La creencia humana se rebela. Trae a colación años de situaciones. Pregunta: ¿Qué pasa con todas esas cosas que necesitan ser reparadas y pagadas? No obstante, si nacemos del Espíritu y, como Pablo declaró, vivimos y nos movemos en Él —en el reino de Dios— ¿cuándo y dónde ocurrieron los sucesos dañinos y sus efectos? 

Comprender que todos somos hijos de Dios en el reino de la armonía es exactamente lo que restaura el equilibrio y paga nuestras deudas y las de los demás. Zaqueo —el recaudador de impuestos— comprendió su historia espiritual cuando Jesús hizo pública su condición como hijo de Dios (véase Lucas 19:9). Fue elevado a la armonía con el amor ilimitado de su Padre: daba la mitad de sus bienes a los pobres, y si había tomado algo injustamente, lo reembolsaba cuatro veces.

Estar exento de los males de la historia humana elimina el rayo de la supuesta causa y efecto ante nuestros propios ojos y lo reduce a una mota en el de nuestro prójimo. Hace que el perdón sea inevitable; sin importar cuánto nos hayan agraviado. No nos quedarán enemigos, solo hermanas y hermanos a quienes amamos en oración, viendo su eterno y verdadero estado espiritual como hijos de Dios. 

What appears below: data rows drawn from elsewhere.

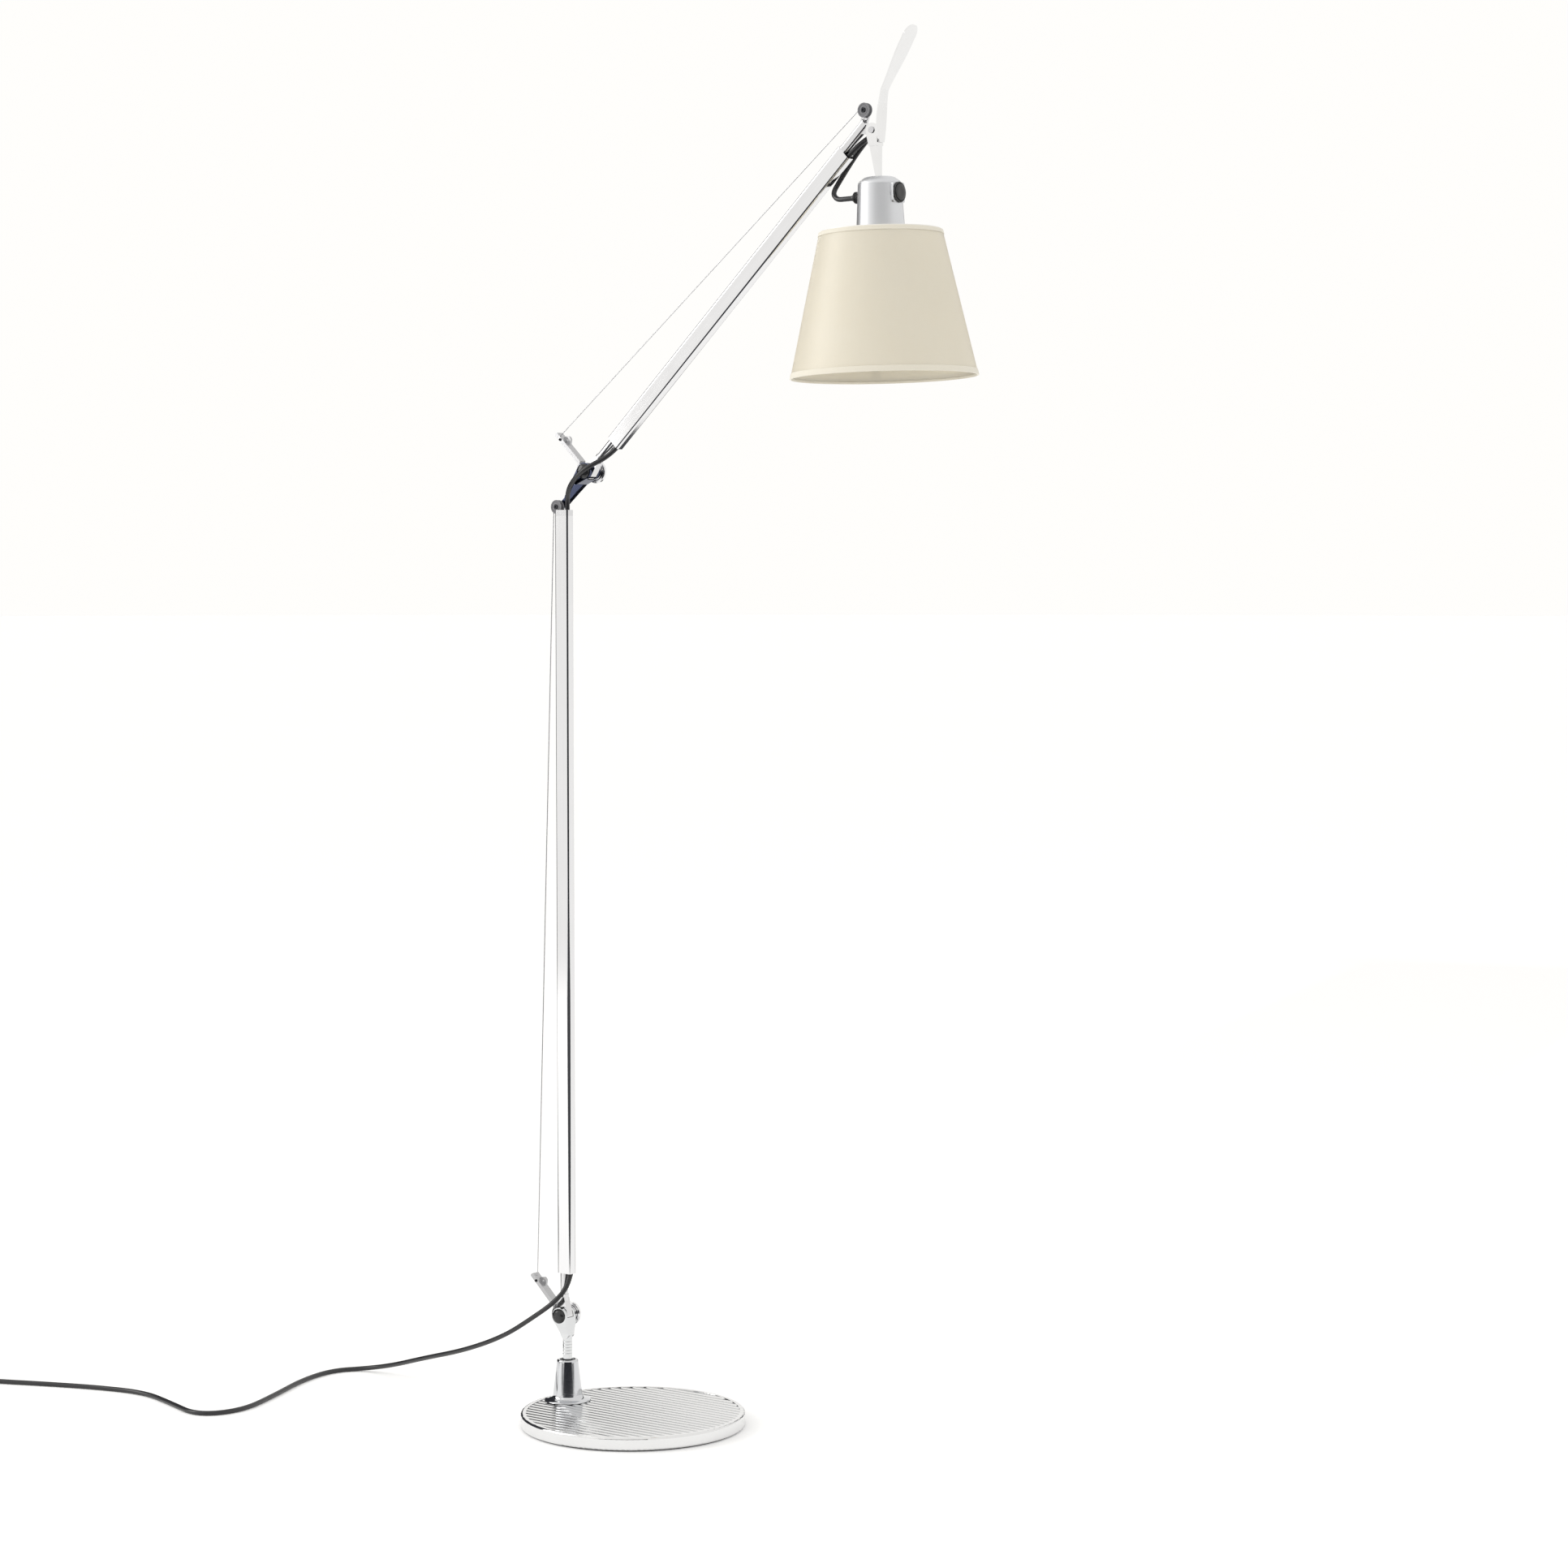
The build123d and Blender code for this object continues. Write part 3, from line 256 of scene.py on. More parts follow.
@dataclass(frozen=True)
class RibbedPlate:
    """Polished plate with straight ribs along X: bright hollows, with painted shade in the colour, a fine
    dark line at each rib.
    """

    name: str
    bright: tuple[float, float, float]
    dark: tuple[float, float, float]
    pitch: float = 0.0083
    field: float = 0.1095

    def material(self) -> bpy.types.Material:
        """Builds the material."""
        sheet = Sheet(self.name)
        place = sheet.place()
        beside = sheet.node("ShaderNodeSeparateXYZ", {}, {"Vector": place}, "Y")
        height = sheet.node("ShaderNodeSeparateXYZ", {}, {"Vector": place}, "Z")
        out = sheet.node(
            "ShaderNodeVectorMath",
            {"operation": "LENGTH"},
            {0: sheet.stretched((1.0, 1.0, 0.0))},
            "Value",
        )
        wave = 0.5 - (beside * (2 * math.pi / self.pitch) + math.pi / 2).sine() * 0.5
        # Painted shade: ribs marks a fine dark line at each rib on the top face, and the dark colour is
        # painted there.
        ribs = (wave**9.0) * ((self.field - out) * 3000.0).clamped() * ((height - 0.0135) * 3000.0).clamped()
        lines = sheet.noise(sheet.stretched((9.0, 700.0, 700.0)), 1.0, 4.0, 0.6)
        haze = sheet.noise(place, 18.0, 3.0)
        # tone mixes the painted rib shade with drawn lines and random haze.
        tone = (ribs * 0.8 + lines * 0.15 + haze * 0.12).clamped()
        sheet.finish(
            {
                "Base Color": sheet.blend(tone, self.bright, self.dark),
                "Metallic": 1.0,
                "Roughness": (0.07 + ribs * 0.2 + (lines - 0.5) * 0.05 + haze * 0.04).clamped(),
                "Normal": sheet.relief(wave**3.0 + lines * 0.02, 0.0003, 0.6),
            }
        )
        return sheet.material


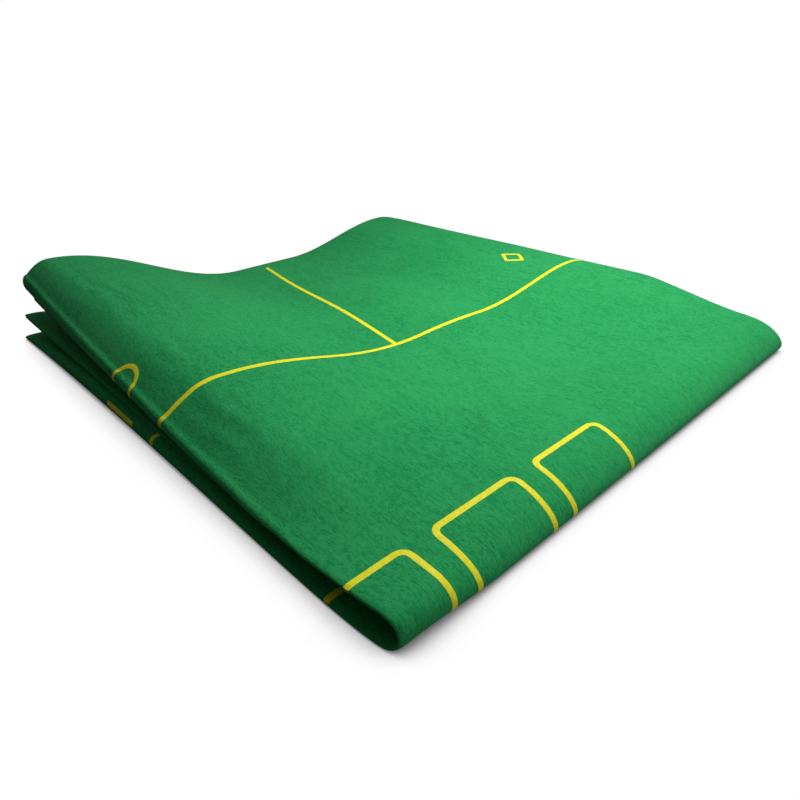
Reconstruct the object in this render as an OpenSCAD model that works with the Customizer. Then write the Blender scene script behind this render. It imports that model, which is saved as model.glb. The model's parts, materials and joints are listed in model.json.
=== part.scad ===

Aunque los episodios difíciles o hirientes en nuestras vidas individuales y colectivas pueden parecer inquietantes, Jesús demostró que eran insustanciales. Nos invitó a despertar, a disolver todo pensamiento aparente de confrontar el mal sabiendo dónde estamos, así como quiénes somos. Los discípulos finalmente hicieron esto, desechando el mal dondequiera que iban. Pablo y Silas cantaron himnos en la cárcel y un terremoto liberó a los prisioneros, y el carcelero y toda su casa se convirtieron en cristianos. En Melita, Pablo se sacudió una víbora y luego sanó a muchos en la isla a través de sus oraciones.

La Ciencia Cristiana revela: “Dios es al mismo tiempo el centro y la circunferencia del ser” (Ciencia y Salud, págs. 203-204). Ni un átomo de maldad se ha infiltrado jamás en el reino de Dios. La presencia omnipotente de Dios revela que todo vestigio de injusticia, locura, desigualdad, contagio, etc., está desprovisto de creyentes o reinos. Cada uno de nosotros siempre ha sido, y siempre será, grande en el reino infinito de Dios: un hijo amado, espiritual, puro, a salvo y libre.